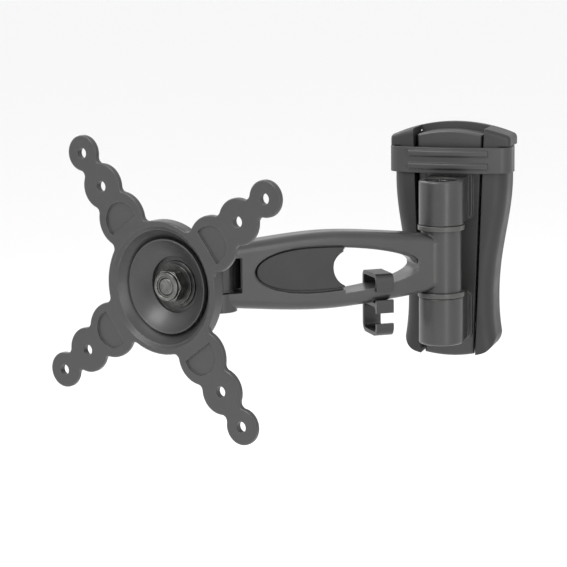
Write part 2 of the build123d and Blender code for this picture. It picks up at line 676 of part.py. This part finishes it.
# ---------------------------------------------------------------- head pivot
fork_floor = FORK_HALF - FORK_RECESS
fork_top = level_plane(head_pivot, ARM_HEADING, fork_floor)
fork_bottom = Plane(origin=head_pivot - Vector(0, 0, fork_floor), x_dir=direction(ARM_HEADING), z_dir=(0, 0, -1))
head_bolt_size = (PIVOT_SHANK_RADIUS, PIVOT_HEAD_RADIUS, PIVOT_SOCKET_HALF)
head_nut_size = (PIVOT_SHANK_RADIUS, PIVOT_FLATS_HALF, PIVOT_CORNER_RADIUS)
head_bolt_length = 2 * fork_floor + HEAD_BOLT_TAIL
head_pivot_bolt = socket_screw(fork_top, head_bolt_size, HEAD_BOLT_HEAD, head_bolt_length, HEAD_BOLT_SOCKET)
write(head_pivot_bolt, "head_pivot_bolt")
write(hex_nut(fork_bottom, head_nut_size, HEAD_NUT_HEIGHT), "head_pivot_nut")

with BuildPart() as fork_cap:
    with BuildSketch(fork_bottom.offset(FORK_RECESS - FORK_CAP_THICK)):
        Circle(FORK_RECESS_RADIUS)
    extrude(amount=FORK_CAP_THICK)
write(fork_cap, "fork_cap")

# ---------------------------------------------------------------- head


def ball_shell(outer_radius, thickness, hole_radius, rim_radius):
    """Bowl-shaped shell about the ball centre, open towards the room."""
    with BuildSketch(head_side) as section:
        with Locations((BALL_CENTRE, 0)):
            Circle(outer_radius)
            Circle(outer_radius - thickness, mode=Mode.SUBTRACT)
        with Locations((BALL_CENTRE, hole_radius)):
            Rectangle(FAR_REACH, rim_radius - hole_radius, align=(Align.MAX, Align.MIN), mode=Mode.INTERSECT)
    return section.sketch


def stud_plane(distance):
    """Plane across the stud, at a distance from the head pivot, facing the room."""
    return Plane(
        origin=head_pivot + direction(HEAD_HEADING) * distance,
        x_dir=direction(HEAD_HEADING + 90),
        z_dir=direction(HEAD_HEADING),
    )


with BuildPart() as swivel_block:
    with BuildSketch(level_plane(head_pivot, HEAD_HEADING, -BLOCK_HALF)):
        Circle(BLOCK_RADIUS)
        Rectangle(CUP_BOSS_BACK, 2 * NECK_HALF, align=(Align.MIN, Align.CENTER))
        Rectangle(HEEL_LENGTH, 2 * NECK_HALF, align=(Align.MAX, Align.CENTER))
    extrude(amount=2 * BLOCK_HALF)
    heel_corners = swivel_block.edges().filter_by(Axis.Z).sort_by(stud_axis)[:2]
    fillet(heel_corners, radius=HEEL_ROUNDING)
    with BuildSketch(stud_plane(NECK_END)):
        Circle(CUP_BOSS_RADIUS)
    extrude(amount=CUP_BOSS_BACK - NECK_END)
    fillet(swivel_block.faces().sort_by(stud_axis)[-1].edges(), radius=0.6)
    with BuildSketch(level_plane(head_pivot, HEAD_HEADING)):
        Circle(PIVOT_SHANK_RADIUS + RUNNING_GAP)
    extrude(amount=BLOCK_HALF, both=True, mode=Mode.SUBTRACT)
    for turn in (1, -1):
        with BuildSketch(level_plane(head_pivot, HEAD_HEADING, turn * BLOCK_HALF)):
            Circle(HEAD_SLEEVE_RADIUS)
        extrude(amount=-turn * HEAD_SLEEVE_LENGTH, mode=Mode.SUBTRACT)
    with BuildSketch(stud_plane(STUD_BACK)):
        Circle(SHANK_RADIUS)
    extrude(amount=CUP_BOSS_BACK - STUD_BACK, mode=Mode.SUBTRACT)
write(swivel_block, "swivel_block")

upper_block_end = level_plane(head_pivot, HEAD_HEADING, BLOCK_HALF)
lower_block_end = Plane(origin=head_pivot - Vector(0, 0, BLOCK_HALF), z_dir=(0, 0, -1))
for bush_name, end in (("upper_head_bush", upper_block_end), ("lower_head_bush", lower_block_end)):
    bore = PIVOT_SHANK_RADIUS + RUNNING_GAP
    bush = flanged_bush(end, bore, HEAD_SLEEVE_LENGTH, HEAD_SLEEVE_RADIUS, HEAD_FLANGE_THICK, BLOCK_RADIUS)
    write(bush, bush_name)

cup_front = DISH_BACK_RADIUS + LINER_THICK + 2 * FIT_GAP
with BuildPart() as rear_cup:
    revolve(ball_shell(cup_front + CUP_THICK, CUP_THICK, SHANK_RADIUS, CUP_RADIUS), axis=stud_axis)
    with BuildSketch(stud_plane(CUP_BOSS_BACK)):
        Circle(CUP_BOSS_RADIUS)
        Circle(SHANK_RADIUS, mode=Mode.SUBTRACT)
    extrude(amount=CUP_BOSS_RADIUS)
    with Locations(Location(head_pivot + direction(HEAD_HEADING) * BALL_CENTRE)):
        Sphere(cup_front, mode=Mode.SUBTRACT)
write(rear_cup, "rear_cup")

with BuildPart() as tilt_liner:
    liner = ball_shell(cup_front - FIT_GAP, LINER_THICK, DISH_HOLE_RADIUS + 0.6, CUP_RADIUS - 1.0)
    revolve(liner, axis=stud_axis)
write(tilt_liner, "tilt_liner")

disc_back = DISH_FRONT_RADIUS - FIT_GAP
disc_flat = BALL_CENTRE - disc_back + DISC_THICK
with BuildPart() as front_clamp_disc:
    revolve(ball_shell(disc_back, DISC_THICK, SHANK_RADIUS, DISC_RADIUS), axis=stud_axis)
    fillet(rims(front_clamp_disc, DISC_RADIUS), radius=0.4)
    with BuildSketch(stud_plane(disc_flat)):
        Circle(DISC_SEAT_RADIUS - DISC_BOSS_INSET)
        Circle(SHANK_RADIUS, mode=Mode.SUBTRACT)
    extrude(amount=DISC_BOSS_THICK)
    with BuildSketch(stud_plane(disc_flat + DISC_BOSS_THICK)):
        Circle(DISC_SEAT_RADIUS)
    extrude(amount=FAR_REACH, mode=Mode.SUBTRACT)
write(front_clamp_disc, "front_clamp_disc")

disc_seat = disc_flat + DISC_BOSS_THICK
with BuildPart() as disc_washer:
    extrude(ring_sketch(stud_plane(disc_seat), WASHER_LARGE, SHANK_RADIUS), amount=DISC_WASHER_THICK)
    fillet(rims(disc_washer, WASHER_LARGE), radius=0.3)
write(disc_washer, "disc_washer")

spring_seat = disc_seat + DISC_WASHER_THICK
with BuildPart() as spring_washer:
    with BuildSketch(head_side) as spring_section:
        with BuildLine():
            Polyline(
                (spring_seat, SPRING_RADIUS),
                (spring_seat + SPRING_THICK, SPRING_RADIUS),
                (spring_seat + SPRING_HEIGHT, SHANK_RADIUS),
                (spring_seat + SPRING_HEIGHT - SPRING_THICK, SHANK_RADIUS),
                close=True,
            )
        make_face()
    revolve(axis=stud_axis)
write(spring_washer, "spring_washer")

nut_seat = spring_seat + SPRING_HEIGHT
with BuildPart() as centre_nut:
    add(hex_nut(stud_plane(nut_seat), arm_nut_size, NUT_HEX_HEIGHT))
    extrude(ring_sketch(stud_plane(nut_seat + NUT_HEX_HEIGHT), COLLAR_RADIUS, COLLAR_BORE), amount=COLLAR_HEIGHT)
    fillet(rims(centre_nut, COLLAR_RADIUS).sort_by(stud_axis)[-1], radius=0.6)
write(centre_nut, "centre_nut")

with BuildPart() as nut_insert:
    insert = ring_sketch(stud_plane(nut_seat + NUT_HEX_HEIGHT), COLLAR_BORE, SHANK_RADIUS)
    extrude(insert, amount=COLLAR_HEIGHT - 0.5)
write(nut_insert, "nut_insert")

with BuildPart() as centre_stud:
    with BuildSketch(stud_plane(STUD_BACK)):
        Circle(SHANK_RADIUS)
    extrude(amount=STUD_FRONT - STUD_BACK)
    chamfer(centre_stud.faces().sort_by(stud_axis)[-1].edges(), 0.7)
write(centre_stud, "centre_stud")

# ---------------------------------------------------------------- plate
with BuildPart() as vesa_plate:
    with BuildSketch(plate_front) as outline:
        Circle(RING_RADIUS)
        for distance, radius in LOBES:
            with PolarLocations(distance, 4, start_angle=45):
                Circle(radius)
        with PolarLocations(-TIP_DISTANCE, 4, start_angle=45):
            Circle(TIP_RADIUS)
        fillet(outline.vertices(), radius=LOBE_FILLET)
    extrude(amount=-PLATE_THICK)
    plate_axis = Axis(plate_front.origin, plate_front.z_dir)
    fillet(vesa_plate.faces().sort_by(plate_axis)[-1].edges(), radius=EDGE_ROUNDING)
    fillet(vesa_plate.faces().sort_by(plate_axis)[0].edges(), radius=EDGE_ROUNDING)
    with BuildSketch(head_side):
        with Locations((BALL_CENTRE, 0)):
            Circle(DISH_BACK_RADIUS)
        with Locations((PLATE_FACE - RING_DEPTH, 0)):
            Rectangle(RING_DEPTH, 2 * RING_RADIUS, align=(Align.MIN, Align.CENTER))
        dish_width = RING_RADIUS - DISH_HOLE_RADIUS
        with Locations((PLATE_FACE - EDGE_ROUNDING, DISH_HOLE_RADIUS)):
            Rectangle(FAR_REACH, dish_width, align=(Align.MAX, Align.MIN), mode=Mode.INTERSECT)
    revolve(axis=stud_axis)
    with Locations(Location(head_pivot + direction(HEAD_HEADING) * BALL_CENTRE)):
        Sphere(DISH_FRONT_RADIUS, mode=Mode.SUBTRACT)
    rim_radius = (DISH_FRONT_RADIUS**2 - (BALL_CENTRE - PLATE_FACE) ** 2) ** 0.5
    with Locations(stud_plane(PLATE_FACE - RIM_BEVEL)):
        Cone(rim_radius - RIM_BEVEL, rim_radius + RIM_BEVEL, 2 * RIM_BEVEL, mode=Mode.SUBTRACT)
    with BuildSketch(plate_front):
        with PolarLocations(SCOOP_CENTRE, 4, start_angle=45):
            Circle(SCOOP_RADIUS)
        with PolarLocations(SCOOP_CHORD, 4, start_angle=45):
            Rectangle(SCOOP_RADIUS, 4 * SCOOP_RADIUS, align=(Align.MAX, Align.CENTER), mode=Mode.SUBTRACT)
    extrude(amount=-SCOOP_DEPTH, mode=Mode.SUBTRACT)
    with BuildSketch(plate_front):
        for spacing in (VESA_SMALL, VESA_LARGE):
            with GridLocations(spacing, spacing, 2, 2):
                Circle(VESA_HOLE_RADIUS)
    extrude(amount=-PLATE_THICK, mode=Mode.SUBTRACT)
write(vesa_plate, "vesa_plate")
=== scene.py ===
"""Full motion TV wall mount: camera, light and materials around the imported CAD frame."""
import json

import bpy
from mathutils import Matrix, Vector


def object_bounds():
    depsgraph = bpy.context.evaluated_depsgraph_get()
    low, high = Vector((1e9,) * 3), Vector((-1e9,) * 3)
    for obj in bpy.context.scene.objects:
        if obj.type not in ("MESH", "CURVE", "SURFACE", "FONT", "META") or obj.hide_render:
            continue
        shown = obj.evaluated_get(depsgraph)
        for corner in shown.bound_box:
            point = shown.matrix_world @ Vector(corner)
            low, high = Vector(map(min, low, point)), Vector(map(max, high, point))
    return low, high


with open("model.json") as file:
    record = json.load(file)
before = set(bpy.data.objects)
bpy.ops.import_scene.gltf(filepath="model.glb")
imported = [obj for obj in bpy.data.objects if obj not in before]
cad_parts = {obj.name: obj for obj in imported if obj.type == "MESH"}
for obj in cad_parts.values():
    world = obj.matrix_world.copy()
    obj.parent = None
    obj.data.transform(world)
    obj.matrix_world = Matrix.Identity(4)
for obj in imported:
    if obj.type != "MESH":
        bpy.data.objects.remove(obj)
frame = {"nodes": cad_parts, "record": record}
CAD_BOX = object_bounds()
MIDDLE = tuple((low + high) / 2 for low, high in zip(*CAD_BOX))

# ------------------------------------------------------------------ camera
# Place in metres, lens and sensor in millimetres
CAMERA_PLACE = Vector((0.2157, -0.9777, 0.1546))
CAMERA_FORWARD = Vector((-0.29225, 0.94140, -0.16840))
CAMERA_UP = Vector((-0.03746, 0.16468, 0.98564))
CAMERA_LENS = 133.3
CAMERA_SENSOR = 36.0

camera_data = bpy.data.cameras.new("camera")
camera_data.lens = CAMERA_LENS
camera_data.sensor_width = CAMERA_SENSOR
camera = bpy.data.objects.new("camera", camera_data)
bpy.context.scene.collection.objects.link(camera)
back = -CAMERA_FORWARD.normalized()
right = CAMERA_UP.cross(back).normalized()
camera_turn = Matrix((right, back.cross(right), back)).transposed().to_4x4()
camera.matrix_world = Matrix.Translation(CAMERA_PLACE) @ camera_turn
bpy.context.scene.camera = camera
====
Return exactly the lines above from the line that has "dish_width = RING_RADIUS" through the line that has "obj.data.transform(world)", inclusive, and nothing else.

▸ EXERCISE ANSWER
        dish_width = RING_RADIUS - DISH_HOLE_RADIUS
        with Locations((PLATE_FACE - EDGE_ROUNDING, DISH_HOLE_RADIUS)):
            Rectangle(FAR_REACH, dish_width, align=(Align.MAX, Align.MIN), mode=Mode.INTERSECT)
    revolve(axis=stud_axis)
    with Locations(Location(head_pivot + direction(HEAD_HEADING) * BALL_CENTRE)):
        Sphere(DISH_FRONT_RADIUS, mode=Mode.SUBTRACT)
    rim_radius = (DISH_FRONT_RADIUS**2 - (BALL_CENTRE - PLATE_FACE) ** 2) ** 0.5
    with Locations(stud_plane(PLATE_FACE - RIM_BEVEL)):
        Cone(rim_radius - RIM_BEVEL, rim_radius + RIM_BEVEL, 2 * RIM_BEVEL, mode=Mode.SUBTRACT)
    with BuildSketch(plate_front):
        with PolarLocations(SCOOP_CENTRE, 4, start_angle=45):
            Circle(SCOOP_RADIUS)
        with PolarLocations(SCOOP_CHORD, 4, start_angle=45):
            Rectangle(SCOOP_RADIUS, 4 * SCOOP_RADIUS, align=(Align.MAX, Align.CENTER), mode=Mode.SUBTRACT)
    extrude(amount=-SCOOP_DEPTH, mode=Mode.SUBTRACT)
    with BuildSketch(plate_front):
        for spacing in (VESA_SMALL, VESA_LARGE):
            with GridLocations(spacing, spacing, 2, 2):
                Circle(VESA_HOLE_RADIUS)
    extrude(amount=-PLATE_THICK, mode=Mode.SUBTRACT)
write(vesa_plate, "vesa_plate")
=== scene.py ===
"""Full motion TV wall mount: camera, light and materials around the imported CAD frame."""
import json

import bpy
from mathutils import Matrix, Vector


def object_bounds():
    depsgraph = bpy.context.evaluated_depsgraph_get()
    low, high = Vector((1e9,) * 3), Vector((-1e9,) * 3)
    for obj in bpy.context.scene.objects:
        if obj.type not in ("MESH", "CURVE", "SURFACE", "FONT", "META") or obj.hide_render:
            continue
        shown = obj.evaluated_get(depsgraph)
        for corner in shown.bound_box:
            point = shown.matrix_world @ Vector(corner)
            low, high = Vector(map(min, low, point)), Vector(map(max, high, point))
    return low, high


with open("model.json") as file:
    record = json.load(file)
before = set(bpy.data.objects)
bpy.ops.import_scene.gltf(filepath="model.glb")
imported = [obj for obj in bpy.data.objects if obj not in before]
cad_parts = {obj.name: obj for obj in imported if obj.type == "MESH"}
for obj in cad_parts.values():
    world = obj.matrix_world.copy()
    obj.parent = None
    obj.data.transform(world)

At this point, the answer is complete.